● YOUR TASK
Return all lines where the word "manifold" can be found.
--- --- ---
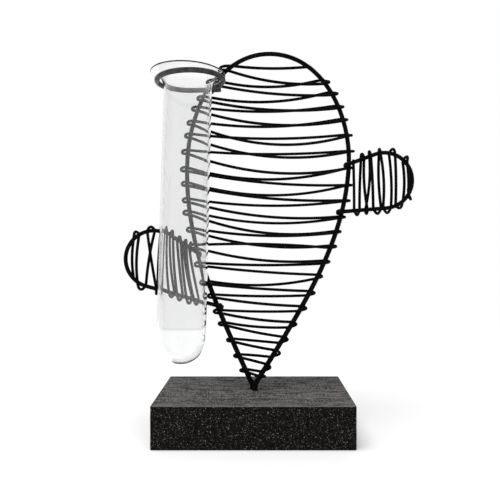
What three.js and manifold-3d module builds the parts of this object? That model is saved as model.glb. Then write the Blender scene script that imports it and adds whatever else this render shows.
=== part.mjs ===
// Hydroponic planter: a glass test tube hangs by its flared lip in a ring of iron rod.
// The ring is welded to a teardrop of the same rod that stands in a wooden block, with a
// rod lobe on each flank. Thin wire is wound by hand round the teardrop and both lobes.
// Millimetres, +Z up, X to the right, Y to the back, origin at the centre of the block's base.
import * as THREE from 'three';
import { mergeVertices } from 'three/addons/utils/BufferGeometryUtils.js';
import Module from 'manifold-3d';

const wasm = await Module();
wasm.setup();

const { degToRad, lerp, clamp } = THREE.MathUtils;

// Driving dimensions: rod, wire and the gap that touching pieces keep
const ROD = 3.2;
const WIRE = 1.6;
const SEAT_GAP = 0.3;

// Wooden block
const BLOCK_WIDTH = 126;
const BLOCK_DEPTH = 70;
const BLOCK_HEIGHT = 27;
const BLOCK_EDGE = 0.8;
const BLOCK_CORNER = 1.2;

// Teardrop, in its own plane: u across from the tip, v up its axis
const TEAR_HEIGHT = 226;
const LEFT_HALF_WIDTH = 53.8;
const RIGHT_HALF_WIDTH = 55.6;
const TEAR_WIDEST_AT = 152.3;
const TEAR_LEAN = degToRad(3.5);
const TEAR_LEG_ANGLE = degToRad(28.4);
const LEG_PULL = 69;
const FLANK_PULL = 50;
const SHOULDER_PULL = 34.7;
const CROWN_PULL = 34.4;
const TIP_X = -0.5;
const TIP_RISE = 2;
const FOOT_DEPTH = 18;
const FOOT_BEND = 2.4;
const FOOT_TWIST = degToRad(60);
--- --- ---
● RESPONSE BELOW
What three.js and manifold-3d module builds the parts of this object? That model is saved as model.glb. Then write the Blender scene script that imports it and adds whatever else this render shows.
import Module from 'manifold-3d';